When you're considering an acquisition, the excitement of a potential deal can sometimes overshadow the critical work that needs to happen behind the scenes. That's where a comprehensive M&A due diligence checklist becomes your most valuable tool. Whether you're a private equity professional, corporate development executive, or business owner exploring M&A opportunities, proper due diligence is what separates successful deals from costly mistakes.
The statistics tell a sobering story: studies show that 70-90% of mergers and acquisitions fail to create value for the acquiring company. While there are many factors at play, inadequate due diligence consistently ranks among the top reasons for deal failure. You can't afford to skip steps or rush through this process—your investment depends on it.
An M&A due diligence checklist is your systematic roadmap for evaluating every aspect of a potential acquisition target. Think of it as your investigative framework that helps you verify claims, uncover risks, and validate the strategic rationale behind the deal.

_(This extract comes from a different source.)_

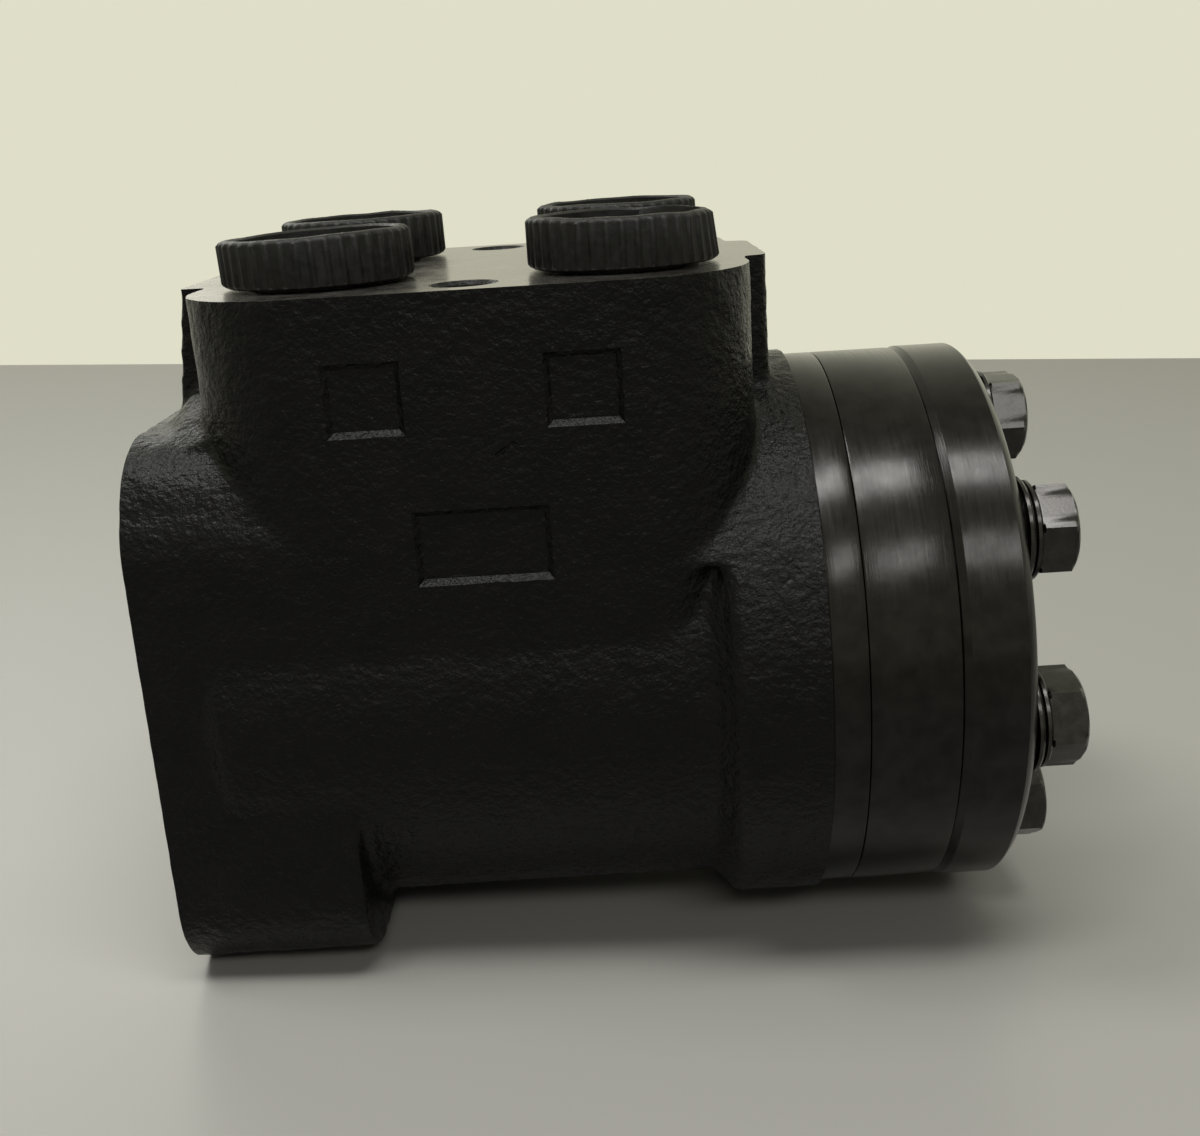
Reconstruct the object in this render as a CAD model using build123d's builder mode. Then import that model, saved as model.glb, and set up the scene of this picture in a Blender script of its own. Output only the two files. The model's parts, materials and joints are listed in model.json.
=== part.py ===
from build123d import *
import math
import os

# Orbital steering unit: a cast valve housing with four ports on top, a rotary valve inside it,
# and a gerotor metering stack (plate, lobed ring and cover) screwed to its far end.
# Millimetres. +X runs along the shaft from the column face to the end cover, +Z to the ports.
# The origin is the middle of the column face, on the shaft axis.

os.makedirs("parts", exist_ok=True)

# ---- driving dimensions: the stack along the shaft ----
flange_width = 80.0
flange_corner = 13.4
flange_length = 27.8
housing_length = 97.0
plate_thickness = 5.4
rotor_width = 13.0
cover_thickness = 10.8

# ---- housing outside ----
neck_radius = 41.6
disc_radius = 45.2
disc_length = 12.8
disc_step_length = 3.6
port_face_height = 62.5
block_start = 9.4
block_end_gap = 7.4
block_width = 80.0
block_corner = 17.4
shoulder_ledge_height = 22.0
rib_width = 30.0
rib_height = 3.6
rib_corner = 2.0
casting_round = 2.2
pocket_depth = 0.6
port_pocket_size = (10.6, 10.2)
port_pocket_offsets = (-14.0, 15.7)
port_pocket_drop = 14.0
serial_pocket_size = (19.0, 10.8)
serial_pocket_offset = 0.4
serial_pocket_drop = 35.2

# ---- ports and their valve bores ----
port_spacing_x = 44.0
port_spacing_y = 40.0
port_bore_radius = 9.3
port_depth = 16.0
port_chamfer = 0.8
passage_radius = 3.5
passage_lean = 8.0
passage_end = 9.0
valve_bore_radius = 4.2
valve_bore_y = 32.0
valve_bore_depth = 14.0
valve_plug_sink = 0.9
valve_plug_length = 10.0
valve_hex = 4.0
valve_hex_depth = 4.0

# ---- column mounting ----
column_bolt_circle = 82.5
column_hole_radius = 4.25
column_hole_depth = 18.0

# ---- rotary valve ----
running_gap = 0.03
sleeve_radius = 18.75
sleeve_wall = 4.25
sleeve_end_gap = 4.0
spool_setback = 5.0
spool_bore_radius = 9.6
spool_nose_radius = 13.4
spool_nose_start = 2.0
spool_nose_gap = 0.12
spline_teeth = 12
spline_minor_radius = 9.6
spline_major_radius = 10.9
spline_tooth_width = 2.6
tooth_overlap = 1.0
spline_depth = 20.0
pilot_radius = 11.3
pilot_depth = 3.0
groove_radius = 21.0
groove_width = 4.0
groove_count = 3
first_groove_gap = 8.0
last_groove_gap = 15.0
sleeve_hole_radius = 1.6
sleeve_hole_count = 12
metering_slot_width = 3.0
metering_slot_depth = 1.0
metering_slot_overlap = 10.0
metering_slot_count = 6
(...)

This checklist serves multiple purposes in your M&A process. First, it ensures you don't overlook critical areas that could impact deal value. Second, it provides structure to what can otherwise feel like an overwhelming amount of information. Finally, it creates a standardized approach that your team can follow consistently across different deals.
Whether you're on the buy-side conducting due diligence on a target company or on the sell-side preparing for buyer scrutiny, this merger and acquisition due diligence checklist will guide you through the essential areas that require thorough examination. The key is being methodical—every item on your list represents a potential risk or opportunity that could significantly impact your deal's success.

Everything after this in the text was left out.